Q: How can I convince my parents to let me go away for college? The college I'm planning on attending is at least 4 hours away from my home, but is in a town abundant with opportunities. My town is all washed up and the community colleges are hard to transfer out of. They're mainly concerned about money and me being out on my own...?
- Anonymous

You’re probably not going to be able to "convince" them. You’re going to have to prove to them that it’s the right decision.

The first and easiest thing to do is prove you are responsible. Do your own laundry. Cook food. Clean the house. Do boring grown up things.

It’s going to be difficult if they are footing the entire bill, so the next thing you should do is apply for as many grants and scholarships as you can. Look first at the college you want to go to, and then look online. There are thousands online you can apply for by writing an essay or something simple like that.

After you’ve exhausted all the possibilities for outside funding, you should talk to your parents like a reasonable adult, and show them all the work you’ve done to get the scholarships and be responsible. Lead the conversation into the benefits of college in a larger city. There will be more internship prospects, more networking possibilities, and ultimately, more job opportunities.

If that doesn’t work, it’s not the end of the world. If you’re worried about transferring, meet with the adviser at the community college AND an adviser at the college you want to transfer to. Some community colleges have “Core Complete” programs that are guaranteed to transfer. 

Q: Is it bad to graduate from college in five years instead of four? There's so much I want to study, and because of my major in nursing and my premed classes, I won't be able to study everything I want in the first two years...?
- Anonymous

Only about 44% of student graduate college in four years, so if it takes more than four years, it’s not a big deal. 

However, you should be really careful taking a lot of classes freshman and sophomore year that are just for fun. It’s expensive and you could burn out after a few semesters. Everyone gets tired of college at one point or another, but it’s a lot worse when you’ve taken 72 hours and you’re not even half-way to your degree because you got distracted with other classes.

Q: Currently I'm a junior in high school(senior starting August) and my mom doesn't think we can afford for me to live on a college campus. So we just decided to get an apartment my freshman year and then maybe move on campus my sophomore year. Does that sound like a good plan or should I just stick with an apartment for all 4 years?..?
- Anonymous

If you start college by living in an apartment, you definitely shouldn’t move into the dorms. Living in an apartment is way better if you’re ready for a little more responsibility (like paying your electric bill). 

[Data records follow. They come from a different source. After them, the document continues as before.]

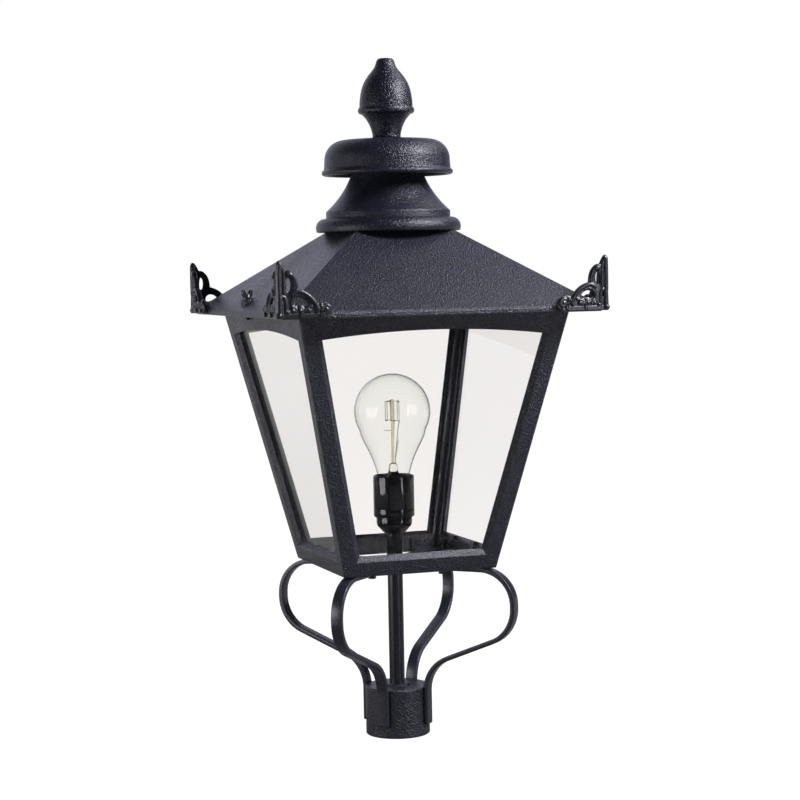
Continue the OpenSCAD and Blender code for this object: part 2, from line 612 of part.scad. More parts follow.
// ---- chimney ----
collar_z = roof_top_z;
module chimney_collar() {
  c = [129.3, 620.6];   // centre of the hollow flare
  color(iron) difference() {
    union() {
    rotate_extrude($fn = 128) polygon(concat(
      [[42, collar_z], [collar_r - 1, collar_z]],
      arc(collar_r - 9.6, 529.5, 9.6, -25, 88, 12),
      [[64.4, 539.3], [64.3, 545.4], [63.8, 546.3]],
      arc(c[0], c[1], 99, 228.6, 204.1, 14),
      [[neck_r - 1.2, 584], [neck_r - 2.5, 590], [neck_r - 3, 597],
       [neck_r - 6, 597], [neck_r - 5.5, 590], [neck_r - 4.2, 584], [35.6, 580]],
      rev(arc(c[0], c[1], 102.6, 227.6, 204.6, 10)),
      [[60.5, 544], [60.5, 529], [42, 529]]));
      intersection() {
        translate([-60, -7, 560]) cube([120, 14, 6]);
        translate([0, 0, 560]) cylinder(r1 = 49.3, r2 = 45.2, h = 6);
      }
    }
    for (k = [0:3]) rotate([0, 0, 90 * k]) translate([47, 0, 520]) cylinder(r = 1.6, h = 20);
    translate([0, 0, 550]) cylinder(r = 3.1, h = 30);
  }
}
module collar_screws() {
  color(zinc) for (k = [0:3]) rotate([0, 0, 90 * k]) translate([47, 0, 0]) {
    translate([0, 0, 520]) cylinder(r = 3.4, h = 2.5);
    translate([0, 0, 522.5]) cylinder(r = 1.55, h = 6.2);
  }
}
module chimney_cap() {
  z = cap_z;
  color(iron) rotate_extrude($fn = 128) polygon(concat(
    [[62.4, z + 1.2], [63.4, z]], arc(cap_r - 2.9, z + 2.9, 2.9, -80, 60, 8),
    [[65.5, z + 6.6], [65.3, z + 9], [64.8, z + 16]],
    arc(44.5, 599, 20.3, 4, 84, 12),
    [[30, 620.3], [18, cap_top_z], [3.1, cap_top_z], [3.1, cap_top_z - 3.6], [18, cap_top_z - 3.6], [30, 616.8]],
    rev(arc(44.5, 599, 17.2, 4, 84, 10)),
    [[61.7, z + 16], [62.2, z + 9], [62.4, z + 6]]));
}
module cap_spacer() {
  color(zinc) difference() {
    translate([0, 0, 566]) cylinder(r = 6, h = cap_top_z - 3.6 - 566);
    translate([0, 0, 560]) cylinder(r = 3.05, h = 80);
  }
}
module tie_rod() { color(zinc) translate([0, 0, 553]) cylinder(r = 3, h = 87); }
module tie_rod_nut() {
  color(zinc) difference() {
    translate([0, 0, 555]) hexagon(10, 5);
    translate([0, 0, 550]) cylinder(r = 3.02, h = 20);
  }
}
module finial() {
  color(iron) difference() {
    rotate_extrude($fn = 128) polygon(concat(
      [[0, cap_top_z + 0.1], [13.6, cap_top_z + 0.1]],
      smooth([[14.7, 622.2], [14.6, 624.5], [15.6, 629], [17.3, 634], [20.4, 639.8], [24.6, 645]], 4),
      smooth([[25.4, 645.6], [28.2, 646.7], [29.3, 649.4], [28.4, 652], [27.6, 652.6]], 3),
      smooth([[27.5, 653.4], [27.4, 657], [26.9, 662], [26, 667.5], [24.6, 673], [22.2, 678.6], [18.9, 684], [15, 688.9], [12, 692.8], [10.3, 696.4], [9.3, 699.6], [7.4, 702.2], [4, 702.9]], 3),
      [[0, 703]]));
    translate([0, 0, 600]) cylinder(r = 3.06, h = 42);
  }
}

// ---- thumb screw ----
module thumb_screw() {
  color(iron2) translate([latch_x, 0, 0]) union() {
    translate([0, 0, 437.6]) cylinder(r = 2.3, h = 22);
    translate([0, 0, 458.3]) cylinder(r = 4.6, h = 2.4);
    translate([0, 0, 460.7]) cylinder(r1 = 4.1, r2 = 3, h = 2.9);
    rotate([0, 0, 35]) for (m = [0, 1]) mirror([m, 0, 0]) rotate([90, 0, 0]) linear_extrude(height = 2.6, center = true)
      polygon(smooth([[0, 459.6], [3.6, 460], [6.6, 462.6], [7.6, 466], [6.2, 468], [4.2, 467], [2.6, 464.4], [0, 463.2]], 4));
  }
}

post_socket();
socket_grub_screws();
arm_socket_screws();
scroll_arm_front_left();
scroll_arm_front_right();
scroll_arm_rear_left();
scroll_arm_rear_right();
arm_bolts();
arm_washers();
arm_nuts();
base_spider();
spider_screws();
side_frame_front();
side_frame_rear();
side_frame_left();
side_frame_right();
glass_pane_front();
glass_pane_rear();
glass_pane_left();
glass_pane_right();
pane_clips();
pane_clip_screws();
head_ring();
head_ring_screws();
hinge_fixed_leaves();
hinge_screws();
hinge_pins();
latch_keeper();
stem_tube();
stem_lock_nut();
lampholder_base();
lampholder_skirt();
lampholder_insert();
lampholder_thread_shell();
lampholder_centre_contact();
roof_shell();
roof_soffit();
hinge_moving_leaves();
hinge_rivets();
corner_ornament_front_left();
corner_ornament_front_right();
corner_ornament_rear_left();
corner_ornament_rear_right();
ornament_screws();
chimney_collar();
collar_screws();
chimney_cap();
cap_spacer();
tie_rod();
tie_rod_nut();
thumb_screw();
finial();
bulb_glass();
bulb_cap();
bulb_cap_contact();
bulb_mount();
bulb_wires();
bulb_filament();
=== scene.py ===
import bpy
import bmesh
import json
import math
from mathutils import Matrix, Vector


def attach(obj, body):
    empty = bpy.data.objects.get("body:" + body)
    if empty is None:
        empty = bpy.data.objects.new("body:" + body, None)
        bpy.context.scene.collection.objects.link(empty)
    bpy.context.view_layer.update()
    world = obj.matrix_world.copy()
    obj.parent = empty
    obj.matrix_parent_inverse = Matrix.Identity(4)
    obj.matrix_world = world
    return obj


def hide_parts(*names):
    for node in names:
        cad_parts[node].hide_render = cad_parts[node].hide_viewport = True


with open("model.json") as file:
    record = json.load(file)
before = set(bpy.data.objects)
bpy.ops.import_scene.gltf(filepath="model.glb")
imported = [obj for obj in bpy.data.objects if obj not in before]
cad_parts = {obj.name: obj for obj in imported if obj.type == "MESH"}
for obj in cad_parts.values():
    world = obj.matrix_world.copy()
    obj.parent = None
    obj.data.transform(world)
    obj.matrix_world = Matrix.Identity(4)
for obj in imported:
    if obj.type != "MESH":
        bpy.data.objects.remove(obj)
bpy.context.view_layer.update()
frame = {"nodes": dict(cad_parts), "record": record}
N = frame["nodes"]
MM = 0.001
scene = bpy.context.scene


# ---------------------------------------------------------------- camera
AZ = math.radians(19.1428)
DIST, HEIGHT = 2.18105, 0.49405
PITCH, YAW, ROLL = (math.radians(v) for v in (-3.7802, 0.22525, -1.1071))


def camera_axes():
    fwd = Vector((math.sin(YAW) * math.cos(PITCH), math.cos(YAW) * math.cos(PITCH), math.sin(PITCH)))
    right = Vector((math.cos(YAW), -math.sin(YAW), 0))
    up = right.cross(fwd)
    r2 = math.cos(ROLL) * right + math.sin(ROLL) * up
    u2 = -math.sin(ROLL) * right + math.cos(ROLL) * up
    turn = Matrix.Rotation(-AZ, 3, "Z")
    return turn @ r2, turn @ u2, turn @ fwd, turn @ Vector((0, -DIST, HEIGHT))


cam_right, cam_up, cam_fwd, cam_pos = camera_axes()
cam = bpy.data.objects.new("photo_camera", bpy.data.cameras.new("photo_camera"))
scene.collection.objects.link(cam)
cam.matrix_world = Matrix((
    (cam_right.x, cam_up.x, -cam_fwd.x, cam_pos.x),
    (cam_right.y, cam_up.y, -cam_fwd.y, cam_pos.y),
    (cam_right.z, cam_up.z, -cam_fwd.z, cam_pos.z),
    (0, 0, 0, 1)))
cam.data.sensor_width = 36
cam.data.lens = 94.5
cam.data.clip_start, cam.data.clip_end = 0.05, 60
scene.camera = cam
scene.view_settings.view_transform = "Standard"


# ---------------------------------------------------------------- shader helpers
class Tree:
    """Short calls for building one material's node tree."""

    def __init__(self, name):
        self.m = bpy.data.materials.new(name)
        self.m.use_nodes = True
        self.t = self.m.node_tree
        self.t.nodes.clear()
        self.out = self.t.nodes.new("ShaderNodeOutputMaterial")
        self.bsdf = self.t.nodes.new("ShaderNodeBsdfPrincipled")
        self.link(self.bsdf.outputs[0], self.out.inputs["Surface"])
        self.co = self.t.nodes.new("ShaderNodeTexCoord").outputs["Object"]

    def link(self, a, b):
        self.t.links.new(a, b)

    def put(self, socket, v):
        if isinstance(v, bpy.types.NodeSocket):
            self.link(v, socket)
        else:
            socket.default_value = v

    def noise(self, scale, detail=2.0, rough=0.5, distort=0.0, squash=None):
        n = self.t.nodes.new("ShaderNodeTexNoise")
        n.inputs["Scale"].default_value = scale
        n.inputs["Detail"].default_value = detail
        n.inputs["Roughness"].default_value = rough
        n.inputs["Distortion"].default_value = distort
        co = self.co
        if squash:
            mp = self.t.nodes.new("ShaderNodeMapping")
            mp.inputs["Scale"].default_value = squash
            self.link(co, mp.inputs["Vector"])
            co = mp.outputs[0]
        self.link(co, n.inputs["Vector"])
        return n.outputs["Fac"]

    def remap(self, v, a, b, c, d):
        n = self.t.nodes.new("ShaderNodeMapRange")
        n.clamp = True
        self.link(v, n.inputs["Value"])
        for name, x in (("From Min", a), ("From Max", b), ("To Min", c), ("To Max", d)):
            n.inputs[name].default_value = x
        return n.outputs["Result"]

    def math(self, op, a, b=0.0):
        n = self.t.nodes.new("ShaderNodeMath")
        n.operation = op
        self.put(n.inputs[0], a)
        self.put(n.inputs[1], b)
        return n.outputs[0]

    def mix(self, f, a, b):
        n = self.t.nodes.new("ShaderNodeMix")
        n.data_type = "RGBA"
        self.put(n.inputs[0], f)
        self.put(n.inputs[6], a)
        self.put(n.inputs[7], b)
        return n.outputs[2]

    def bevel(self, radius, samples=4):
        n = self.t.nodes.new("ShaderNodeBevel")
        n.samples = samples
        n.inputs["Radius"].default_value = radius
        return n.outputs["Normal"]

    def bump(self, height, strength, distance, normal=None):
        n = self.t.nodes.new("ShaderNodeBump")
        n.inputs["Strength"].default_value = strength
        n.inputs["Distance"].default_value = distance
        self.link(height, n.inputs["Height"])
        if normal is not None:
            self.link(normal, n.inputs["Normal"])
        return n.outputs["Normal"]

    def edge(self, bevel_normal, low=0.004, high=0.10):
        """1 on an edge, 0 on a flat face."""
        g = self.t.nodes.new("ShaderNodeNewGeometry").outputs["Normal"]
        n = self.t.nodes.new("ShaderNodeVectorMath")
        n.operation = "DOT_PRODUCT"
        self.link(bevel_normal, n.inputs[0])
        self.link(g, n.inputs[1])
        return self.remap(self.math("SUBTRACT", 1.0, n.outputs["Value"]), low, high, 0, 1)


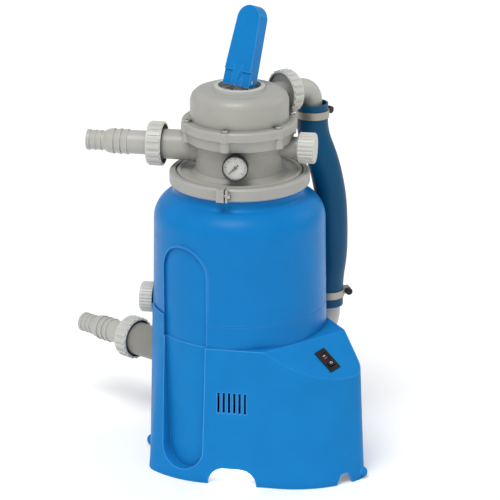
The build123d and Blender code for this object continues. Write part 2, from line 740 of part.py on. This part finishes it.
def band_places():
    """Centre, height and screw direction of each hose clamp."""
    return ((HOSE_TOP, 539.0, 62.0), (HOSE_FOOT, 237.0, 30.0))


def hose_clamps():
    """Bands with a screw housing, one at each end of the hose."""
    bands = []
    for centre, height, direction in band_places():
        band = disc(26.8, -6, 6, bore=HOSE_R + 0.05)
        band += Rot(0, 0, direction) * block(26, 37, -7, 7, -5, 5)
        band -= disc(HOSE_R + 0.05, -8, 8)
        band -= Rot(0, 0, direction) * Pos(BAND_SCREW_X, 0, 0) * Rot(90, 0, 0) * Cylinder(2.5 + FIT, 40)
        bands.append(Pos(*centre, height) * band)
    return bands


def clamp_screw(index):
    """Thumb screw of one hose clamp."""
    centre, height, direction = band_places()[index]
    screw = disc(2.5, -8, 8) + fluted(5.8, 5.2, 12, 7.2, 14)
    return Pos(*centre, height) * Rot(0, 0, direction) * Pos(BAND_SCREW_X, 0, 0) * Rot(90, 0, 0) * screw


def swept_pipe(path, outer, inner):
    """Round pipe along a path."""
    ring = Plane(origin=path @ 0, z_dir=path % 0) * (Circle(outer) - Circle(inner))
    return sweep(ring, path=path)


def top_elbow():
    """Elbow from the cover's port down into the hose."""
    start = polar(TOP_PORT_END + 4, TOP_PORT_DIR)
    corner = (*HOSE_TOP, TOP_PORT_Z)
    path = FilletPolyline((*start, TOP_PORT_Z), corner, (*HOSE_TOP, 546.0), radius=26.0)
    body = swept_pipe(path, 15.4, 13.0)
    body += Pos(*HOSE_TOP, 0) * turned((13, 531), (20, 531), (HOSE_BORE, 534), (HOSE_BORE, 543), (15.4, 548), (13, 548))
    end = TOP_PORT_END
    flange = disc(27.6, end + 1.5, end + 7.2, bore=13.0) + disc(20.0, end + 7, end + 14, bore=13.0)
    body += facing(TOP_PORT_DIR, TOP_PORT_Z) * flange
    return body


def discharge_elbow():
    """Elbow from the pump through the rear wall and up into the hose."""
    out = polar(1.0, PUMP_DIR + 90)
    nozzle = polar(VOLUTE_S, PUMP_DIR)
    start = (nozzle[0] + out[0] * ELBOW_START, nozzle[1] + out[1] * ELBOW_START, DISCHARGE_Z)
    knee = (nozzle[0] + out[0] * 74.0, nozzle[1] + out[1] * 74.0, DISCHARGE_Z)
    path = FilletPolyline(start, knee, (*HOSE_FOOT, DISCHARGE_Z), (*HOSE_FOOT, 216.0), radius=[120.0, 30.0])
    body = swept_pipe(path, 20.0, 14.0)
    body += Pos(*HOSE_FOOT, 0) * turned((14, 212), (20, 212), (HOSE_BORE, 216), (HOSE_BORE, 237), (20, 241), (14, 241))
    return body


# ---- pump ----
def volute():
    """Pump volute with its suction pipe, discharge socket and foot."""
    body = disc(58, 22, 64)
    body += disc(24, -150, 30) + disc(27.0, -SUCTION_END, -100)
    body += disc(THREAD_R, -SUCTION_END, THREAD_LONG - SUCTION_END)
    body += Pos(0, DISCHARGE_Z - PUMP_Z, VOLUTE_S) * Rot(0, 90, 0) * (disc(17.9, 0, 56) + disc(24, 55.5, 66))
    body += block(-22, 22, -(PUMP_Z - 38), -40, 30, 56)
    body -= disc(50, 29, 65)
    body -= disc(17, -SUCTION_END - 5, 30)
    body -= Pos(0, DISCHARGE_Z - PUMP_Z, VOLUTE_S) * Rot(0, 90, 0) * disc(14, 0, 70)
    body -= Pos(0, DISCHARGE_Z - PUMP_Z, VOLUTE_S) * Rot(0, 90, 0) * disc(20.0, 58, 70)
    return pump_plane() * body


def impeller():
    """Closed impeller with curved vanes between two shrouds."""
    body = disc(44, 43, 46) + disc(44, 33, 35, bore=18) + disc(11, 35, 53)
    for number in range(6):
        vane = make_face(Polyline((10, -1), (26, 5), (42, 14), (41, 17), (25, 8), (10, 2), close=True))
        body += Rot(0, 0, number * 60) * Pos(0, 0, 34.5) * extrude(vane, 9)
    body -= disc(5.0, 36, 60)
    return pump_plane() * body


def shaft():
    """Pump shaft, stepped down for the impeller."""
    return pump_plane() * (disc(5.0, 38, 54) + disc(7.0, 54, 179))


def seal_plate():
    """Plate between the volute and the motor."""
    body = disc(57, 64, 70) + disc(49.9, 58, 64.1) - disc(12.0, 50, 75)
    return pump_plane() * body


def shaft_seal():
    return pump_plane() * disc(12.0, 57, 69, bore=7.0 + FIT)


def motor_casing():
    """Finned motor casing, closed at both ends round the bearings."""
    body = fluted(44.0, 41.5, 30, 70, 168) - disc(37.0, 76, 162)
    body += disc(18, 75, 82) + disc(18, 156, 163)
    body -= disc(12.0, 60, 83) + disc(12.0, 155, 180)
    return pump_plane() * body


def bearings():
    """Ball bearings in the casing's ends, as rings."""
    rings = [disc(12.0, 72, 82, bore=7.0 + FIT), disc(12.0, 156, 166, bore=7.0 + FIT)]
    return [pump_plane() * ring for ring in rings]


def stator():
    """Stator stack with its winding heads."""
    body = disc(36.9, 96, 140, bore=23.0) + disc(34, 89, 97, bore=26) + disc(34, 139, 147, bore=26)
    return pump_plane() * body


def motor_rotor():
    return pump_plane() * disc(22.0, 97, 139, bore=7.0)


def cooling_fan():
    """Fan on the shaft's tail."""
    body = disc(11, 170, 178)
    for number in range(7):
        body += Rot(0, 0, number * 360 / 7) * Pos(0, 0, 170) * extrude(Pos(21, 0) * Rot(0, 0, 18) * Rectangle(22, 2), 7)
    return pump_plane() * (body - disc(7.0, 165, 182))


def fan_cover():
    """Louvred cover round the fan."""
    body = disc(36.5, 168, 183) - disc(34.5, 167, 181.4)
    for ring in range(3):
        body -= disc(15 + ring * 7, 180, 185, bore=11 + ring * 7) - block(-2, 2, -50, 50, 179, 186)
    return pump_plane() * body


def motor_saddles():
    """Two saddles that carry the motor on the tray."""
    saddles = []
    for place in (90, 142):
        saddle = block(-30, 30, -(PUMP_Z - 38), -20, place, place + 12) - disc(44.0, 80, 170)
        saddles.append(pump_plane() * saddle)
    return saddles


NODES = {
    "base_housing": base_housing, "rocker_bezel": rocker_bezel, "rocker": rocker, "cable_gland": cable_gland,
    "pump_tray": pump_tray, "tray_screws": tray_screws, "tank": tank, "drain_seal": drain_seal,
    "drain_cap": drain_cap, "lateral_hub": lateral_hub, "laterals": laterals, "standpipe": standpipe,
    "sand_bed": sand_bed, "diffuser": diffuser, "flange_seals": flange_seals, "clamp_bolts": clamp_bolts,
    "valve_body": valve_body, "spider_gasket": spider_gasket, "rotor": rotor,
    "stem": stem, "handle_pin": handle_pin, "spring_seat": spring_seat, "rotor_spring": rotor_spring,
    "stem_seal": stem_seal, "valve_cover": valve_cover, "position_ring": position_ring,
    "cover_screws": cover_screws, "handle": handle, "gauge_case": gauge_case,
    "gauge_dial": gauge_dial, "gauge_needle": gauge_needle, "gauge_lens": gauge_lens,
    "union_seals": union_seals, "waste_cap": waste_cap, "waste_seal": waste_seal,
    "filter_hose": filter_hose, "hose_clamps": hose_clamps, "top_elbow": top_elbow,
    "discharge_elbow": discharge_elbow, "volute": volute, "impeller": impeller, "shaft": shaft,
    "seal_plate": seal_plate, "shaft_seal": shaft_seal, "motor_casing": motor_casing, "bearings": bearings,
    "stator": stator, "motor_rotor": motor_rotor, "cooling_fan": cooling_fan, "fan_cover": fan_cover,
    "motor_saddles": motor_saddles,
}

os.makedirs("parts", exist_ok=True)
for name, build in NODES.items():
    save(name, build())
save("clamp_left", clamp_half(-1))
save("clamp_right", clamp_half(1))
save("return_nut", facing(180, RETURN_Z) * union_nut(UNION_END, 12))
save("return_tail", facing(180, RETURN_Z) * hose_tail(UNION_END))
save("suction_nut", facing(PUMP_DIR + 180, PUMP_Z) * union_nut(SUCTION_END, 12))
save("suction_tail", facing(PUMP_DIR + 180, PUMP_Z) * hose_tail(SUCTION_END))
save("top_nut", facing(TOP_PORT_DIR, TOP_PORT_Z) * union_nut(TOP_PORT_END, 8))
save("clamp_screw_top", clamp_screw(0))
save("clamp_screw_foot", clamp_screw(1))
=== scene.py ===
import json
from math import atan, cos, radians, sin

import bmesh
import bpy
from mathutils import Matrix, Vector

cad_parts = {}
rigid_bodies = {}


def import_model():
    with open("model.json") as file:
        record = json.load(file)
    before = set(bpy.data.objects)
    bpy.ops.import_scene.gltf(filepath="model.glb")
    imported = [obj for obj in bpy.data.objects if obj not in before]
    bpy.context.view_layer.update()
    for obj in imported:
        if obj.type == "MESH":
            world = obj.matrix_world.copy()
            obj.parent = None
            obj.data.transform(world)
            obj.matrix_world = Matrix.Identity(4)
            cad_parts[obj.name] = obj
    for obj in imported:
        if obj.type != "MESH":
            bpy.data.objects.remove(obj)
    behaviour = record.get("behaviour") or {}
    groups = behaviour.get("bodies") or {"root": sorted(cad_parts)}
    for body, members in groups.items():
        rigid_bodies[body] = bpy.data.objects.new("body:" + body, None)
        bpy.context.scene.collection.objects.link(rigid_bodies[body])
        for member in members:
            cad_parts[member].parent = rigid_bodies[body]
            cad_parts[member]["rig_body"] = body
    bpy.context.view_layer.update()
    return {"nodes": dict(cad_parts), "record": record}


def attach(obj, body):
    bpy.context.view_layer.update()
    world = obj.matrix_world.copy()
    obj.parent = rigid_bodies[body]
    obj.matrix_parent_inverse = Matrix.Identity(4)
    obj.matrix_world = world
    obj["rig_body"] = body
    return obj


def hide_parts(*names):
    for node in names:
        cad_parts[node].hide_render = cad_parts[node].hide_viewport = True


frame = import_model()

# Metres in Blender; every size below is in millimetres and is scaled by MM where a mesh is made.
MM = 0.001

# ---- meshes: weld distance in metres, angles in degrees ----
WELD = 2e-6
FLAT_ANGLE = 0.1
SHARP_ANGLE = 30.0
PLATE_ANGLE = 35.0

# ---- places, as in the CAD model ----
GAUGE_Z = 504.0
GAUGE_DIR = -83.0
SLOPE_X = 0.563
SLOPE_Y = -0.515
SLOPE_Z0 = 332.9
SWITCH_X = 156.0
SWITCH_Y = -88.5
SWITCH_LONG_AXIS = (0.7893, -0.3945, -0.6469)
ROCKER_DIP = 2.4 / 14.0
ROCKER_PIVOT_Z = -0.6
ROCKER_REST = -9.0
MARK_X = 8.0

# ---- gauge dial, heights from the tank's axis ----
DIAL_FACE = 87.95
DIAL_PRINT = 0.2
POINTER_BACK = 89.5
POINTER_FRONT = 90.6
GAUGE_REST = 225.0
GAUGE_SWEEP = 270.0
SCALE_STEPS = 24
MARK_R_OUT = 16.6

# ---- camera, in metres and degrees ----
CAMERA_AZ = 11.0
CAMERA_EL = 19.2
CAMERA_DISTANCE = 4.0
CAMERA_LENS = 182.3
SENSOR_WIDTH = 36.0
TARGET = Vector((0.0159, 0.0031, 0.3405))


# ---- mesh helpers ----
def polar(radius, direction, centre=(0.0, 0.0)):
    """A plan point at a radius and direction from a centre."""
    return (centre[0] + radius * cos(radians(direction)), centre[1] + radius * sin(radians(direction)))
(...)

We actually wrote a blog about this. These are our top reasons to live in an apartment vs a dorm:

  1. Real freedom: A lot of dorms are still really strict and have curfews. In an apartment, you can do whatever you want whenever you want (within state and federal laws of course). Anyone can be at your apartment at any time. No supervision.
  2. Space: Dorms are tiny. Even the smallest apartment is going to be bigger than a dorm room. You will have more space for better furniture including a nice big bed.
  3. Privacy: No more sharing a room. No more communal bathrooms. You will finally be able to take a dump in peace.
  4. Food: You can actually make good food. You won’t have to cook everything you eat in a microwave.

You can check out the worst parts of apartment life and rest of the blog here.

Q: Should I get an apartment with my boyfriend when we go off to college? (We're seniors in high school) I'll probably live on campus my first couple years but what about our junior year?..?
- Anonymous

It’s way too soon to make plans for junior year.

It’s a great idea to live on campus the first year or two. After that (if you’re still together) you can consider moving in with your boyfriend. 

You should be really sure you’re ready to live together before you do it. Moving in together before you’re ready can put a lot of unhealthy pressure on even the best relationships.